The mood of the times helped sell Packard's book. Television, still a new medium, made the public freshly conscious of advertising and its annoying commercials. Psychology was gaining credibility as a way to explain otherwise mysterious habits and tastes. And McCarthyism, which reached its peak a few years before, encouraged an interest in suspicious-sounding conspiracies.

The most menacing character in Packard's story is Dr. Ernest Dichter (1907-1991), who, in Packard's account, practised the blackest of black arts, psychoanalysis. Dichter claimed that he could reveal the unconscious sources of decisions to buy or not to buy. He presented himself as the father of motivational research, a wise old Freudian -- and to prove it, he had a Viennese accent, actually acquired in his birthplace, Vienna.

Naturally, he found sex at the root of most sales problems. Research discovered that married men would enter a car dealership that advertised convertibles but end up buying a sedan. For Dichter the reason was obvious: The sedan represented a wife, the convertible a mistress. Men might not be daring enough to choose the mistress symbol but could be persuaded to buy a compromise. Thus was born (Dichter claimed) the hardtop, a car with a rigid roof but no centre door post, so that the uninterrupted glass along the sides made it resemble a convertible.

When prune sales were slumping, the California Prune Advisory Board called in Dichter. As always, he provided a symbolic analysis. Dichter informed them that prunes were associated with stingy, joyless puritans. They were also widely considered a laxative -- once a great virtue, from the standpoint of the Prune Advisory Board, but less valuable after competitors flooded the market.

Dichter advised the prune people to create happy, colourful advertising celebrating the prune as a dynamic wonder fruit. And, according to Packard, prune sales recovered.

The Hidden Persuaders was full of similar examples. Packard was the kind of magazine writer who couldn't tell an anecdote without elevating it into a trend. He wrote a readable book, but the wave he was describing never quite materialized. People like Dichter had a good run (he came to Canada to help Maclean Hunter renovate Chatelaine) but eventually the advertising people decided the shrinks were just dressing up common sense in professional jargon. We now assume advertisers will try to manipulate us, but hardly anyone claims (as Dichter and others did) that what they do is grounded in science.

In a sense, Packard (as many readers recognized) was as much deceived by the motivational research people as any husband suckered into buying a hardtop. Apparently a credulous fellow, Packard seems to have believed a great many inflated claims of success he heard from the Freudians.

Unfortunately, Ig Publishing has burdened his memory with a new introduction by Mark Crispin Miller, a media studies professor at New York University and the author of books such as Boxed In: The Culture of TV.

Crispin makes it clear that, while recognizing the historic value of The Hidden Persuaders ("for all its faults"), he doesn't like Packard's style, his naivete or his lack of footnotes. Moreover, he regrets that Packard had no political theory to give wider meaning to his work.

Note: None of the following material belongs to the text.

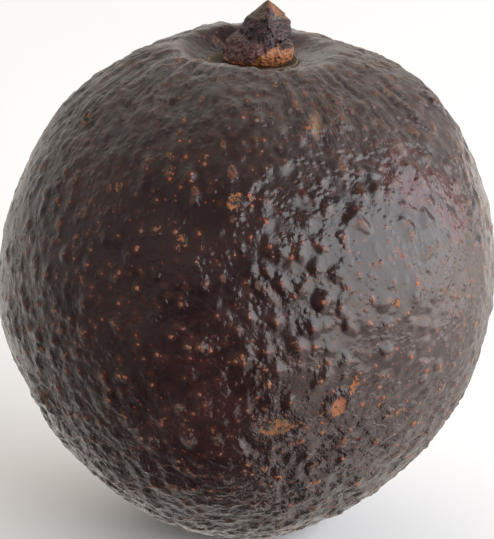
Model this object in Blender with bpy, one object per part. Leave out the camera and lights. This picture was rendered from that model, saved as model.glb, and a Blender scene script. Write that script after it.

Ig Publishing brags that The Hidden Persuaders was the first book to expose the secret world of motivational research, but Miller has decided that motivational research "is, per se, beside the point." What, then, is the point? Miller states it in his opening sentence: "The history of America since the Civil War is, in large part, a history of conquest by commercial advertising."

Putting it mildly, that's empty rhetoric, both unprovable and wildly overstated. It's just as true or untrue if you substitute for "commercial advertising" almost anything that comes to mind. Technology, for instance. Or capitalism. Or greed. How about self-righteousness? Education? Immigration? Centralized power? Corporate concentration? Mass media?

Miller comes across, on this occasion at least, as a careless writer carelessly edited. He hasn't heard about the problem of repetition. Having used the phrase "in large part" in his first sentence, he writes "in large part" again 10 lines later. On the next page, he writes, "Although it had no obvious political effects," at line 10. Then he writes, "Although it had no obvious political effect," on line 27. His thinking is no more impressive. (Should you wish to have undergraduate access to professors of this quality, New York University will charge, counting tuition plus room and board and books, $51,202 for an eight-month academic year.)

As for Packard, The Hidden Persuaders gave him a career as a public scold. His next two books also became best sellers: The Status Seekers (1959), his argument that America was dividing along class lines, and The Waste Makers (1960), about planned obsolescence, the corporate habit of producing products that would soon be out of date and need replacing. (And that was before the age of computers.)

Until 1989, he continued to write books. One of them deplored the fact that business people had to be conformists to succeed, another decried the attack on privacy, a third studied the negative effects of the sexual revolution. There was one that condemned the extravagance of the wealthy. Every two or three years he announced a new cause for national anxiety. But slowly he grew less effective. He lost his sense of indignation, and readers lost interest in his causes.